I'd certainly be the least likely 'crank' in history as like almost everyone involved with Peak Oil I come from a very bland economics/finance director background! You are of course completely right that this organisation has to grow alongside similar ones and grow from the local communities - 90% of our membership live along the line and of course many more are joining as opportunities for hands-on work spring up at both Midford and Spetisbury.

Steve Sainsbury said...

And debate is 100% encouraged - though doesn't of course extend to teenage trolls with no knowledge of anything! Debate's essential because it gives us a chance to hear people's views and forge policy, and also from the other angle gives us a chance to explain why the S&D is so essential for the future. There's plenty of debate at Board level at the New S&D and at the Joint Trusts meetings which of course we also attend.

Bunny said...

Agreed with all of the above, and please don't feel that I am calling you, or anyone else involved with this "a crank"; the wild use of that term in a pejorative sense is very much the preserve of mainstream media. (Interesting Telegraph article on how the proponents of climate change are being hounded out by well organised lobbies: http://www.telegraph.co.uk/earth/environment/climatechange/9192494/Climate-scientists-are-losing-the-public-debate-on-global-warming.html).

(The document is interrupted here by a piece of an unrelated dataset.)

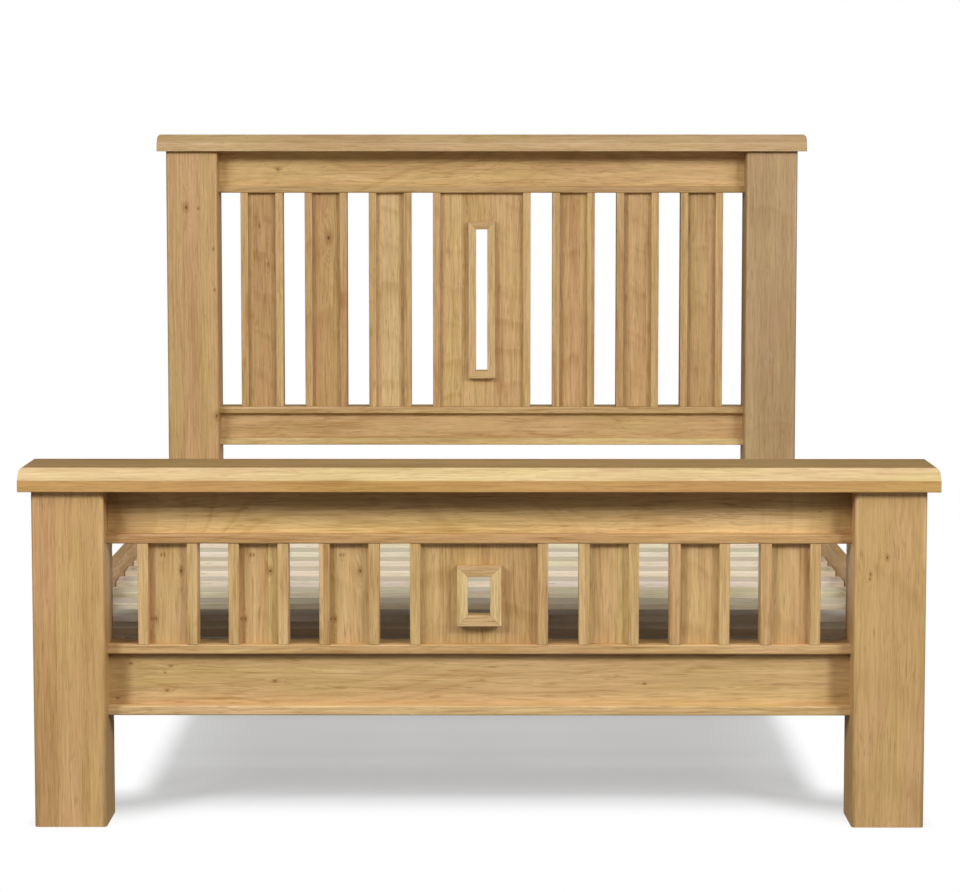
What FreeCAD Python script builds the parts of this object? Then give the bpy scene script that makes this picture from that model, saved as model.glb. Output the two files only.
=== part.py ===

The main thrust of my point is about encouraging the building a ground swell of support and commitment to the end state; that end state being the restoration of the full S&D route, along with some convincing demonstrations of that intent (Midford/Shillingstone). This along with some strong strategic alliances with like minded organisations makes what is a single issue cause into a multifaceted solution to a number of problems, and therefore not as easy for skeptics and entrenched opponents to dismiss. Keep up the good work! As soon as I can wrest some spare time back, I'll be there laying track with you!